## Goal
Collect every line in the records below that contains the word "scene".

## Supplied data
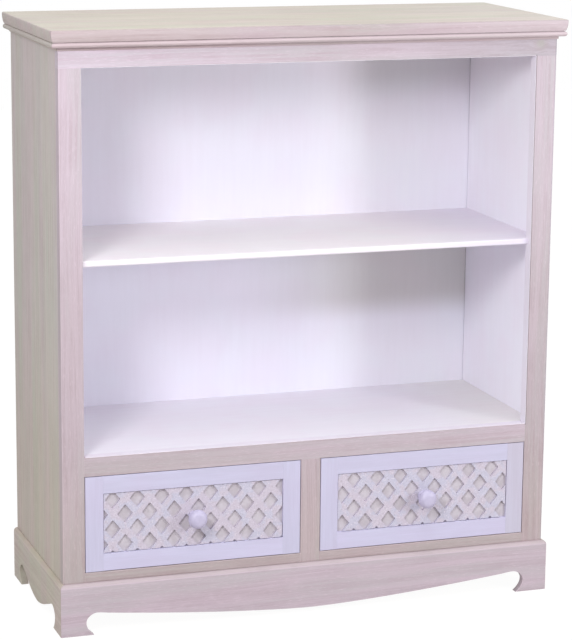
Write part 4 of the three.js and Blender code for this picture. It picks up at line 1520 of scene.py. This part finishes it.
def knob_profile(height):
    """Pairs of radius and height, from the screw's hole over the foot and neck to the face."""
    radius, foot, slim = KNOB_RADIUS, KNOB_FOOT, KNOB_NECK
    neck, rim = KNOB_NECK_TOP * height, KNOB_RIM * height
    hole, hole_depth = KNOB_HOLE
    foot_top, dome = (foot, 2.4 * MM), (radius / 2, height - 0.5 * MM)
    return [
        (0, hole_depth), (hole, hole_depth), (hole, 0), (foot, 0),
        *bend((foot, 0), (foot + 0.8 * MM, 1.2 * MM), foot_top, steps=6),
        *bend(foot_top, (slim, 3.4 * MM), (slim, neck), steps=8),
        *bend((slim, neck), (slim, neck + 6 * MM), (radius, neck + 4 * MM), (radius, rim), steps=14),
        *bend(
            (radius, rim), (radius, height - 4 * MM), (radius - 4 * MM, height - 1.2 * MM), dome,
            steps=14,
        ),
        *bend(dome, (radius / 4, height), (0, height), steps=6),
    ]


def knob_paint(name):
    """The gloss of the knob's paint hides the brush, and only soft clouds are left."""
    material, place = new_finish(name)
    clouds = cloud_noise(place, 71, 0.008)
    specks = cloud_noise(place, 72, 0.0009)
    cloudy = mixed(ramp(clouds, 0.35, 0.65), tone(KNOB_CLOUD), tone(KNOB_WHITE))
    fine = mixed(ramp(specks, 0.55, 0.75, 0.0, 0.15), cloudy, tone(KNOB_SPECK))
    return coat(material, fine, ramp(clouds, 0.3, 0.7, 0.42, 0.34), (specks, 0.05 * MM, 0.2))


knob_finish = knob_paint("knob_gloss")


def knob(side):
    node = f"drawer_{side}_knob"
    low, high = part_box(node)
    centre = ((low.x + high.x) / 2, high.y, (low.z + high.z) / 2)
    shape = turned(knob_profile(high.y - low.y), centre, KNOB_SEGMENTS)
    return present(f"{node}_turned", shape, knob_finish, node)


knobs = [knob(side) for side in SIDES]
print("knobs", [tuple(round(size, 4) for size in item.dimensions) for item in knobs])

# %% Knob screws
SCREW_SEGMENTS = 32
SCREW_RADIUS = 2 * MM
SCREW_HEAD = (4 * MM, 2.2 * MM)
RECESS = (4.4 * MM, 0.9 * MM, 1.4 * MM)


def cross_recess(item, middle):
    """Cuts a cross into the head of a screw, whose outer face has this middle."""
    length, width, depth = RECESS
    for across, up in ((length, width), (width, length)):
        half = Vector((across / 2, depth, up / 2))
        cutter = new_item("recess_bar", box_shape(middle - half, middle + half))
        cut = item.modifiers.new("recess", "BOOLEAN")
        cut.operation = "DIFFERENCE"
        cut.solver = "EXACT"
        cut.object = cutter
        item.data = as_mesh(item, item.name)
        item.modifiers.remove(cut)
        bpy.data.objects.remove(cutter)


def knob_screw(side):
    node = f"drawer_{side}_knob_screw"
    low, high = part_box(node)
    radius, height = SCREW_HEAD
    shank = high.y - height - low.y
    middle = Vector(((low.x + high.x) / 2, high.y, (low.z + high.z) / 2))
    profile = [
        (0, -height), *bend((0, -height), (radius, -height), (radius, -height / 3), steps=8),
        (radius, 0), (SCREW_RADIUS, 0), (SCREW_RADIUS, shank - SCREW_RADIUS), (0, shank),
    ]
    shape = turned(profile, middle - Vector((0, height, 0)), SCREW_SEGMENTS)
    bmesh.ops.recalc_face_normals(shape, faces=shape.faces)
    draft = new_item(f"{node}_draft", shape)
    cross_recess(draft, middle)
    shape = new_shape()
    shape.from_mesh(draft.data)
    bpy.data.objects.remove(draft)
    return present(f"{node}_turned", shape, bright_steel, node)


screws = [knob_screw(side) for side in SIDES]
print("knob screws with", [len(item.data.polygons) for item in screws], "faces")

# %% [markdown]
# ## Brads, by Geometry Nodes
# The back board is nailed to the carcass. A row of brads repeats one small domed head along a
# line, each driven at a slightly different angle, so a tree makes a row from its two ends and a
# count, and all the rows are joined into one piece.

# %% Brad rows
BRAD = {"Radius": 1.1 * MM, "Dome": 0.4 * MM}
BRAD_INSET = 4 * MM
BRAD_TILT = 0.12
BRAD_TURN = 3.0
BRADS_UP, BRADS_ACROSS = 9, 7
BACKWARDS = (0.0, 1.0, 0.0)


def brad_tree():
    """A row of domed heads. Facing is the way that the heads look."""
    tree = Tree("brad_row")
    start, end, facing = (tree.entry(name, "Vector") for name in ("Start", "End", "Facing"))
    count, radius, dome = tree.entry("Count", "Int"), tree.entry("Radius"), tree.entry("Dome")
    seed = tree.entry("Seed", "Int")
    ends = {"Count": count, "Start Location": start, "Offset": end}
    line = tree.part("MeshLine", ends, mode="END_POINTS")
    head = tree.part("MeshUVSphere", {"Segments": 12, "Rings": 6, "Radius": 1.0})
    head = tree.part("Transform", {"Geometry": head, "Scale": tree.vector(radius, radius, dome)})
    upright = tree.turn("AlignRotationToVector", {"Vector": facing}, axis="Z")
    tilt = tree.turn("RandomValue", {
        0: (-BRAD_TILT, -BRAD_TILT, 0.0), 1: (BRAD_TILT, BRAD_TILT, BRAD_TURN), "Seed": seed,
    }, data_type="FLOAT_VECTOR")
    tilt = tree.turn("EulerToRotation", {"Euler": tilt})
    turn = {"Rotation": upright, "Rotate By": tilt}
    turn = tree.turn("RotateRotation", turn, rotation_space="LOCAL")
    heads = {"Points": line, "Instance": head, "Rotation": turn}
    return tree.close(tree.part("InstanceOnPoints", heads))


brad_rows = brad_tree()


def nailed(name, body, rows):
    """rows holds (start, end, count) for each row of brads on a body."""
    shape = new_shape()
    for number, (start, end, count) in enumerate(rows):
        values = dict(
            BRAD, Start=start, End=end, Count=count, Facing=BACKWARDS, Seed=number,
            Material=bright_steel,
        )
        shape.from_mesh(grown(f"{name}_{number}", brad_rows, values))
    return present(name, shape, bright_steel, body=body)


def back_brads():
    """Round the rim of the back board, and along the shelf, the deck and the bottom."""
    low, high = panel_low, panel_high
    left, right, rear = low.x + BRAD_INSET, high.x - BRAD_INSET, high.y
    bottom, top = low.z + BRAD_INSET, high.z - BRAD_INSET
    rows = [((x, rear, bottom), (x, rear, top), BRADS_UP) for x in (left, right)]
    inner = (right - left) / (BRADS_ACROSS + 1)
    held = ("shelf", "deck_board", "bottom_board")
    for z in [top] + [sum(corner.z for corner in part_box(node)) / 2 for node in held]:
        rows.append(((left + inner, rear, z), (right - inner, rear, z), BRADS_ACROSS))
    return nailed("back_brads", "cabinet", rows)


brads = back_brads()
print("back board nailed with", len(brads.data.polygons), "faces of brads")

# %% [markdown]
# ## Floor, light and surroundings
# The bookcase was photographed in a white studio: a lamp on each side in front, the left one
# higher and stronger, two wide ones overhead, and soft light from everywhere else. The right
# lamp stands low, so that its light reaches far up into both compartments, and where neither
# lamp comes, high up on the right, the back board lies in shade. The floor is a plain pale
# tone. The camera sees world and floor as plain white, through the Light Path node, and the
# object is lit by a world that is dimmer than that.

# %% Floor and lights
LAMPS = {
    "lamp_left": {"place": (-1.06, -1.30, 1.27), "size": 0.42, "watts": 14.2},
    "lamp_right": {"place": (1.06, -1.30, 0.75), "size": 0.35, "watts": 7.8},
    "lamp_over": {"place": (0.0, -0.15, 2.40), "size": 1.40, "watts": 8.6},
    "lamp_front_over": {"place": (0.0, -1.20, 2.20), "size": 1.40, "watts": 7.8},
}
LAMP_AIM = Vector((0.0, 0.0, 0.50))
AMBIENT = 0.50
WHITE = (1.0, 1.0, 1.0, 1.0)
FLOOR_TONE = (203, 198, 194)
FLOOR_SIZE = 12.0
FLOOR_GLOW = 1.12
SEEN_GLOW = 0.86


def shows_background(tree):
    """1 for rays that show the background: from the camera, in gloss and through glass."""
    path = put(tree, "ShaderNodeLightPath").outputs
    camera_ray, glossy_ray, through_ray = (
        Value(tree, path[kind]) for kind in ("Is Camera Ray", "Is Glossy Ray", "Is Transmission Ray")
    )
    return calc("MAXIMUM", calc("MAXIMUM", camera_ray, glossy_ray), through_ray)


def studio_world():
    world = bpy.data.worlds.new("studio")
    world.use_nodes = True
    bpy.context.scene.world = world
    tree = world.node_tree
    light = tree.nodes["Background"]
    feed(tree, light.inputs["Color"], WHITE)
    feed(tree, light.inputs["Strength"], shows_background(tree) * (1.0 - AMBIENT) + AMBIENT)
    return world


def floor_finish(name):
    """A plain pale floor that the camera sees nearly white, with the object's shadow on it."""
    material = bpy.data.materials.new(name)
    material.use_nodes = True
    tree = material.node_tree
    coat(material, tone(FLOOR_TONE), 0.9)
    lit = result(tree, "ShaderNodeMixShader", {
        0: shows_background(tree) * SEEN_GLOW,
        1: Value(tree, tree.nodes["Principled BSDF"].outputs[0]),
        2: result(tree, "ShaderNodeEmission", {"Color": WHITE, "Strength": FLOOR_GLOW}),
    })
    feed(tree, tree.nodes["Material Output"].inputs["Surface"], lit)
    return material


def studio_floor():
    shape = bmesh.new()
    bmesh.ops.create_grid(shape, x_segments=4, y_segments=4, size=FLOOR_SIZE / 2)
    floor = new_item("studio_floor", shape)
    floor.data.materials.append(floor_finish("studio_floor"))
    return floor


def studio_lamp(name, place, size, watts):
    data = bpy.data.lights.new(name, "AREA")
    data.shape = "DISK"
    data.size = size
    data.energy = watts
    return aimed(new_item(name, data), place, LAMP_AIM - Vector(place))


world, floor = studio_world(), studio_floor()
lights = [studio_lamp(name, **lamp) for name, lamp in LAMPS.items()]
bpy.context.scene.view_settings.view_transform = "Standard"
print("lamps:", {item.name: item.data.energy for item in lights})
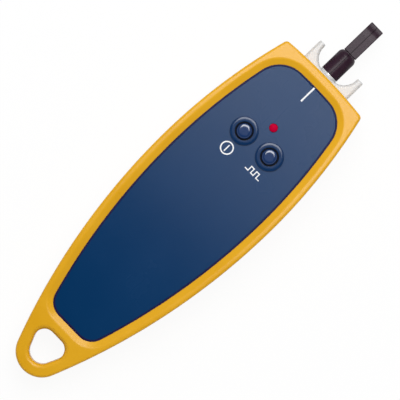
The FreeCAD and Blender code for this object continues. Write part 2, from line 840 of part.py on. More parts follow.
def tab_slot(side):
    """Slot in the bay's head wall and roof for a contact's solder tab."""
    middle = side + "cell_x"
    half = "(tab_width/2 + plate_gap)"
    return box("tab_slot", (f"{middle} - {half}", f"{middle} + {half}"),
               ("bay_head_y - contact_thick - slide_gap", "bay_head_y + bay_wall + 1"),
               ("cell_z + bay_r/2", "board_z + 1"))


def hook_places():
    return ["bay_tail_y + hook_tail_clear", "bay_head_y - hook_head_clear"]


def hook_slots(side):
    """Undercuts in the bay's side wall for the door's hooks, and the notches they lift out of."""
    solids = []
    for y in hook_places():
        out = "bay_half_width + hook_reach + plate_gap"
        for low, high, low_z, high_z in (
                (f"{y} - plate_gap", f"{y} + 2*hook_length + plate_gap", "floor_top_z",
                 "floor_top_z + hook_high + 2*plate_gap"),
                (f"{y} + hook_length - plate_gap", f"{y} + 2*hook_length + plate_gap", "0",
                 "floor_top_z + 0.1")):
            inner = "(bay_half_width - hook_thick)"
            wide = (f"-({out})", f"-{inner}") if side else (inner, out)
            solids.append(box("hook_slot", wide, (low, high), (low_z, high_z)))
    return solids


def cradles():
    """Saddles under the laser holder, and stops behind the guard's flange."""
    solids = []
    wall = "(collar_flange_r + cradle_wall)"
    for y in ("holder_back_y + cradle_thick", "collar_back_y - 1.6*cradle_thick"):
        solids.append(box("cradle", (f"-{wall}", wall), (y, f"{y} + cradle_thick"),
                          ("floor_top_z - 0.5", "port_z")))
    for side in ("", "-"):
        near, far = "(guard_half_width - cradle_wall)", "(guard_half_width + cradle_wall)"
        wide = (f"-{far}", f"-{near}") if side else (near, far)
        solids.append(box("guard_stop", wide, ("flange_back_y - cradle_thick", "flange_back_y"),
                          ("floor_top_z - 0.5", "split_z - 1")))
    return solids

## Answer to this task
Write part 4 of the three.js and Blender code for this picture. It picks up at line 1520 of scene.py. This part finishes it.
    bpy.context.scene.world = world
bpy.context.scene.view_settings.view_transform = "Standard"